A recent price increase in gasoline has taken some of the wind out of the sails of summer. The national average for a gallon of gasoline has increased to $3.67, which is an increase of 34 cents per gallon since the beginning of July.
The recent increase in the price of crude oil and problems in pipelines and refineries in the Midwest and West Coast, including a fire that took place in California, are to blame for the spike in price.
Analysts are not expecting the price of gas to reach as high as it did back in April, when the price passed the $4 per gallon mark in 10 states and the average for the U.S. reached $3.94 per gallon. However, the new price increase is unwelcome news in the still sluggish economy, as any extra cash used at the pumps is not being spent on dinners, movies or vacations.

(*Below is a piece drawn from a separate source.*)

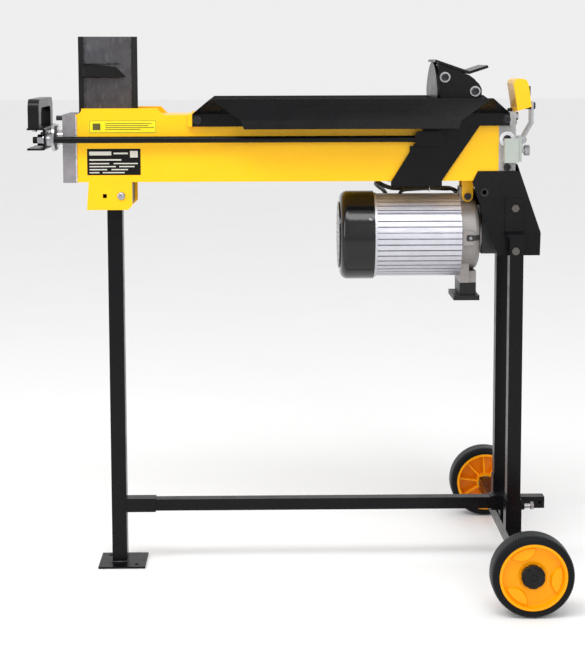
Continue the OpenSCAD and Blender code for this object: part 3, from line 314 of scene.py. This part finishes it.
# One material for each slot of the record
MATS = {
    "yellow_paint": paint("yellow_paint", YELLOW, 0.30, 0.95, 0.06, coat=0.15, spec=0.3),
    "black_paint": paint("black_paint", (0.0042, 0.0042, 0.0052), 0.27, 0.80, 0.12,
                         specks=0.006, dust=0.003, spec=0.155),
    "wedge_paint": wedge_finish("wedge_paint"),
    "cast_grey": casting("cast_grey", (0.25, 0.235, 0.25), 0.55, 0.7),
    "valve_grey": paint("valve_grey", (0.40, 0.43, 0.40), 0.42, 0.90, 0.12, spec=0.3),
    "motor_aluminium": metal("motor_aluminium", (0.62, 0.62, 0.675), 0.46, 0.92, 0.8, 0.035,
                             brushed=True),
    "zinc": metal("zinc", ZINC, 0.28, 0.78, 1.0, 0.15),
    "chrome_rod": metal("chrome_rod", (0.50, 0.49, 0.48), 0.12, 0.96, 1.0, 0.04, brushed=True),
    "bare_steel": metal("bare_steel", (0.45, 0.45, 0.46), 0.34, 0.85, 1.0, 0.12, brushed=True),
    "copper_winding": metal("copper_winding", (0.55, 0.25, 0.12), 0.35, 0.75, 1.0, 0.3,
                            brushed=True),
    "black_steel": metal("black_steel", (0.035, 0.035, 0.04), 0.26, 0.8, 0.8, 0.12),
    "black_plastic": plastic("black_plastic", (0.005, 0.005, 0.006), 0.24, 0.06, spec=0.22),
    "gloss_black": paint("gloss_black", (0.004, 0.004, 0.005), 0.16, 0.85, 0.03,
                         coat=0.2, spec=0.3),
    "pump_iron": casting("pump_iron", (0.016, 0.015, 0.015), 0.5, 0.4),
    "seal_rubber": plastic("seal_rubber", (0.014, 0.014, 0.015), 0.42, 0.12),
    "tyre_rubber": plastic("tyre_rubber", (0.0045, 0.005, 0.0065), 0.33, 0.10,
                           grain_scale=650.0, shade=0.75, spec=0.15),
    "rim_orange": plastic("rim_orange", (1.0, 0.375, 0.0), 0.30, 0.04,
                          grain_scale=500.0, shade=0.96, spec=0.2),
    "pale_seal": plastic("pale_seal", (0.78, 0.78, 0.80), 0.38, 0.08),
    "button_green": plastic("button_green", (0.02, 0.30, 0.08), 0.28, 0.06),
}
WELD = weld_finish("weld_heat", (0.42, 0.45, 0.56), (0.60, 0.58, 0.60), 0.8, 0.35)
WELD_DARK = weld_finish("weld_dark", (0.030, 0.030, 0.033), (0.085, 0.085, 0.09), 0.4, 0.42)
LABEL_DARK = paint("label_dark", (0.006, 0.005, 0.005), 0.30, 0.85, 0.04, spec=0.15)
LABEL_INK = paint("label_ink", (0.62, 0.60, 0.52), 0.34, 0.9, 0.04)
LABEL_YELLOW = paint("label_yellow", (0.86, 0.72, 0.0), 0.30, 0.95, 0.04)
LABEL_LINE = paint("label_line", (0.10, 0.085, 0.01), 0.34, 0.9, 0.04)

# Nodes whose finish differs from their slot's. The ranges are X, |Y| and Z in metres: painted
# shade in the notch of the end cap's lugs, the rear legs' bolts, and the lugs behind the cover's
# holes
NODE_MAT = {
    "end_cap": casting("cap_grey", (0.30, 0.28, 0.27), 0.42, 0.30, 0.85, 0.45, black_below=0.5405,
                       recess_shade=((0.318, 0.345), (0.055, 0.0705), (0.6225, 0.6325))),
    "cylinder_head": casting("head_grey", (0.40, 0.39, 0.385), 0.5, 0.55, 0.8),
    "zinc_bolts": metal("zinc_bolts", ZINC, 0.28, 0.78, 1.0, 0.15,
                        aged=((0.39, 0.42), (0.0, 0.1), (0.59, 0.70))),
    "motor_hanger": paint("hanger_yellow", YELLOW, 0.30, 0.95, 0.06, coat=0.15, spec=0.3,
                          bare=((0.338, 0.364), (0.05, 0.07), (0.698, 0.7225))),
}
CAP_GREY = NODE_MAT["end_cap"]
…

The increasing prices might also apply additional pressure on President Obama during the heat of the election campaign. Economists and analysts agree that prices of wholesale gasoline and crude oil are set on the financial exchanges globally and are based on supply and demand with expectations about how factors might change.
In the U.S., the price of gasoline fell by over 60 cents for a gallon during spring, as a slowdown in the global economy took place and problems in the Middle East seemed to lessen.
However, the price of crude oil is increasing again and has hit the $94 a barrel price after bottoming out at $78 per barrel the last week of June. Seasonal factors have also sent prices at the pump higher.